In a paper appearing in the American Journal of Psychiatry, the researchers, who include four who have received BBRF grant awards, present evidence indicating a direct causal relationship between the level of connectivity in one specifically identified brain circuit and the severity of negative symptoms experienced by specific patients. Targeted manipulation of this circuit via non-invasive brain stimulation resulted in increased connectivity in the circuit and a lessening of negative symptoms, the team reported.

Past studies have made associations between specific circuits in the brain and negative symptoms, but none has been able to demonstrate a direct causal relation between the two. In the new study, directed by Mark Halko, Ph.D. and Roscoe Brady Jr. M.D., Ph.D., both of Harvard Medical School, investigators used resting-state functional MRI (fMRI) scanning to discover a specific circuit in which reduced connectivity corresponded directly with negative symptoms. In a group of 44 patients with schizophrenia and schizoaffective disorder, they found that the lower the level of connectivity, the more severe were negative symptoms.

The newly discovered circuit connects the cerebellum, the large structure in the back of the brain historically believed to be responsible for motor control, to the right dorsolateral prefrontal cortex, an area at the front of the brain typically involved in higher cognitive processing.

Having established the circuit’s relation to negative symptoms, the team recruited a separate cohort of patients in which to test whether manipulation of this circuit would affect negative symptom severity. Eleven patients were treated with a form of repetitive transcranial magnetic stimulation (rTMS) that noninvasively targeted the just-identified cerebellar-cortical circuit.

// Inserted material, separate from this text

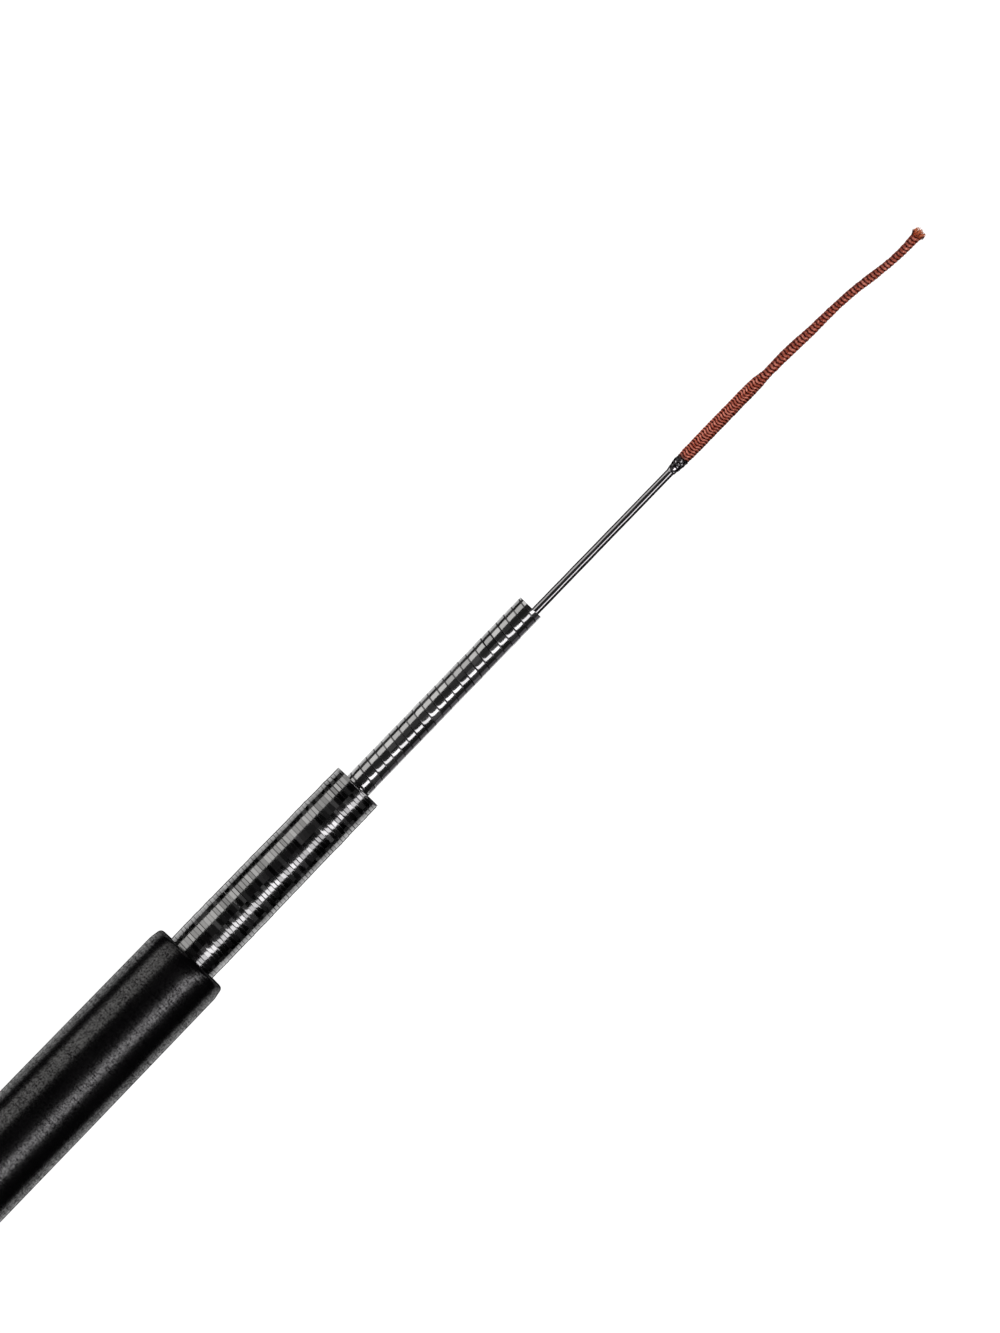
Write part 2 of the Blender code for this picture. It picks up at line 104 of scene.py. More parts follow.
YARN_HALF_THICK = 0.095
YARN_HALF_WIDE_ON_ROD = 0.155
YARN_HALF_WIDE_FREE = 0.205
STITCH_SLANT = 0.58
STITCH_SWING = 0.18
STITCH_DEPTH = 0.008
YARN_PROUD_AT = (0.0, 0.6, 14.0, 22.0)
YARN_STANDS_PROUD = (0.0, 0.055, 0.055, 0.03)
YARN_SAMPLES = 4000
SLANT_VARIES = 0.25
YARN_WANDERS = 0.012
UNDER_GLUE = 0.75
# Faces of the yarn that get painted shade: the -Y edge of the sleeve and the +Y side of the free part.
SLEEVE_EDGE_SHADE_FACES = (0.78, 0.90)
FREE_SIDE_SHADE_FACES = (-0.05, 0.45)
FREE_SIDE_SHADE = 0.45
CORE_INSIDE = 0.19
CORE_SIDES = 24
CORE_ROWS = 160
FIBRES = 170
FIBRE_POINTS = 8
FIBRE_SIDES = 5
FIBRE_RADIUS = 0.028
FIBRE_ROOT = 0.40
FIBRE_HELD = 0.35
FIBRE_SHORTEST = 0.75
FIBRE_LONGEST = 1.2
OUTER_SHORTER_BY = 0.3
FIBRE_LEAN = 0.75
LEAN_VARIES = 0.12
FIBRE_FANS = 0.55
FIBRE_SWAY = 0.09
BEADED_SHARE = 0.45
BEAD_SWELL = 1.1
DARK_FIBRES = 14
DARK_ROOT = 0.42
DARK_LAG = 0.25
RING_REACH = 0.03


def grid_skin(name, points, along, loop=False, **values):
    """Mesh over one grid of points or a batch of grids: (batch), rows, sides, xyz, in millimetres.
    Each face joins two neighbours of a row to the two beside them in the next row. A loop joins the
    last row to the first, and otherwise a fan to the mean of each end row shuts it. The UV map holds
    turns round the skin and metres along it, and each extra value becomes an attribute."""
    grids = points.reshape((-1,) + points.shape[-3:]) * MM
    batch, rows, sides = grids.shape[:3]
    reach = np.broadcast_to(np.asarray(along, float) * MM, (batch, rows))
    index = np.arange(batch * rows * sides).reshape(batch, rows, sides)
    beside = np.roll(index, -1, axis=2)
    last = rows if loop else rows - 1
    quads = np.stack([index, beside, np.roll(beside, -1, 1), np.roll(index, -1, 1)], -1)[:, :last]
    left = np.arange(sides) / sides
    right = left + 1.0 / sides
    low = reach[:, :last, None] + 0 * left
    high = np.roll(reach, -1, 1)[:, :last, None] + 0 * left
    turns = np.broadcast_to(np.stack([left, right, right, left], -1), (batch, last, sides, 4))
    quad_uv = np.stack([turns, np.stack([low, low, high, high], -1)], -1)
    ends = grids[:, [0, -1]]
    hubs = index.size + np.arange(batch * 2).reshape(batch, 2, 1) + 0 * index[:, :2]
    fans = np.stack([hubs, index[:, [0, -1]], beside[:, [0, -1]]], -1)
    fans[:, 0] = fans[:, 0][..., [0, 2, 1]]
    ends_along = reach[:, [0, -1], None] + 0 * left
    fan_turns = np.broadcast_to(np.stack([left, left, right], -1), fans.shape).copy()
    fan_turns[:, 0] = fan_turns[:, 0][..., [0, 2, 1]]
    fan_uv = np.stack([fan_turns, np.stack([ends_along] * 3, -1)], -1)
    if loop:
        ends, fans, fan_uv = ends[:0], fans[:0], fan_uv[:0]
    places = np.concatenate([grids.reshape(-1, 3), ends.mean(axis=2).reshape(-1, 3)])
    corners = np.concatenate([quads.ravel(), fans.ravel()]).astype(np.int32)
    starts = np.arange(quads.size // 4) * 4
    starts = np.concatenate([starts, quads.size + np.arange(fans.size // 3) * 3]).astype(np.int32)
    mesh = bpy.data.meshes.new(name)
    mesh.vertices.add(len(places))
    mesh.vertices.foreach_set("co", places.astype(np.float32).ravel())
    mesh.loops.add(len(corners))
    mesh.loops.foreach_set("vertex_index", corners)
    mesh.polygons.add(len(starts))
    mesh.polygons.foreach_set("loop_start", starts)
    mesh.update(calc_edges=True)
    mesh.shade_smooth()
    skin_map = mesh.uv_layers.new(name="skin")
    uv = np.concatenate([quad_uv.reshape(-1, 2), fan_uv.reshape(-1, 2)])
    skin_map.uv.foreach_set("vector", uv.astype(np.float32).ravel())
    for title, value in values.items():
        whole = np.broadcast_to(value, (batch, rows, sides)).astype(np.float32)
        hub_value = whole[:, [0, -1]].mean(axis=2).ravel()[: len(places) - index.size]
        attribute = mesh.attributes.new(title, "FLOAT", "POINT")
        attribute.data.foreach_set("value", np.concatenate([whole.ravel(), hub_value]))
    piece = bpy.data.objects.new(name, mesh)
    bpy.context.scene.collection.objects.link(piece)
    return piece


def axis_of(node):
    """The axis of a turned piece of the solid model, as its two end points: the mean of the distinct
    points in the ring at each end of its length."""
    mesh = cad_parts[node].data
    places = np.empty(len(mesh.vertices) * 3, np.float32)
    mesh.vertices.foreach_get("co", places)
    places = np.unique(np.round(places.reshape(-1, 3) / MM, 3), axis=0)
    low = places[places[:, 0] < places[:, 0].min() + RING_REACH].mean(axis=0)
    high = places[places[:, 0] > places[:, 0].max() - RING_REACH].mean(axis=0)
    return np.array([low, high], float)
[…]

A rapid form of rTMS was used, called iTBS, in which patients received targeted stimulation twice daily (in sessions 4 hours apart) for 5 days. Past studies had shown in healthy volunteers that rTMS can increase connectivity in similar cerebellar-cortical networks. Following these treatments, each patient received an fMRI brain scan and an assessment of the severity of their negative symptoms. As the team had predicted, those patients in whom the treatment most increased connectivity in the targeted circuit experienced the greatest reduction in the severity of their negative symptoms.

The 44 patients in whom the cerebellar-prefrontal network was initially discovered were early-course patients, who had been diagnosed within the prior 8 years. The 11 patients in whom the circuit was validated were chronic patients with longer-term illness. This, said the team, is preliminary evidence that the circuit they identified is broadly responsible for negative symptoms.

This result of the study needs to be replicated by other researchers, and in much larger samples. For this reason, the reported results, while encouraging, are regarded as preliminary. The team said that if their results were borne out in future studies—which will also investigate the varying amount of improvement in different patients— it would provide “a model of how a precision-medicine approach may be applied to psychiatric disorders—i.e., targeting disease-specific pathophysiology to alter clinically observable symptoms.” They also stressed that their approach might well be just one of a number of different approaches that will provide negative-symptom relief for patients in the future.

The research team included: Dost Öngür, M.D., Ph.D., a member of the BBRF Scientific Council, a 2013 BBRF independent Investigator and 2004 Young Investigator; Matcheri Keshavan, M.D., a 1997 BBRF Independent Investigator; Alvaro Pascual-Leone, M.D., Ph.D., a 1998 BBRF Independent Investigator; and the late Larry J. Seidman, Ph.D., a 2004 BBRF Independent Investigator and 1998 Young Investigator.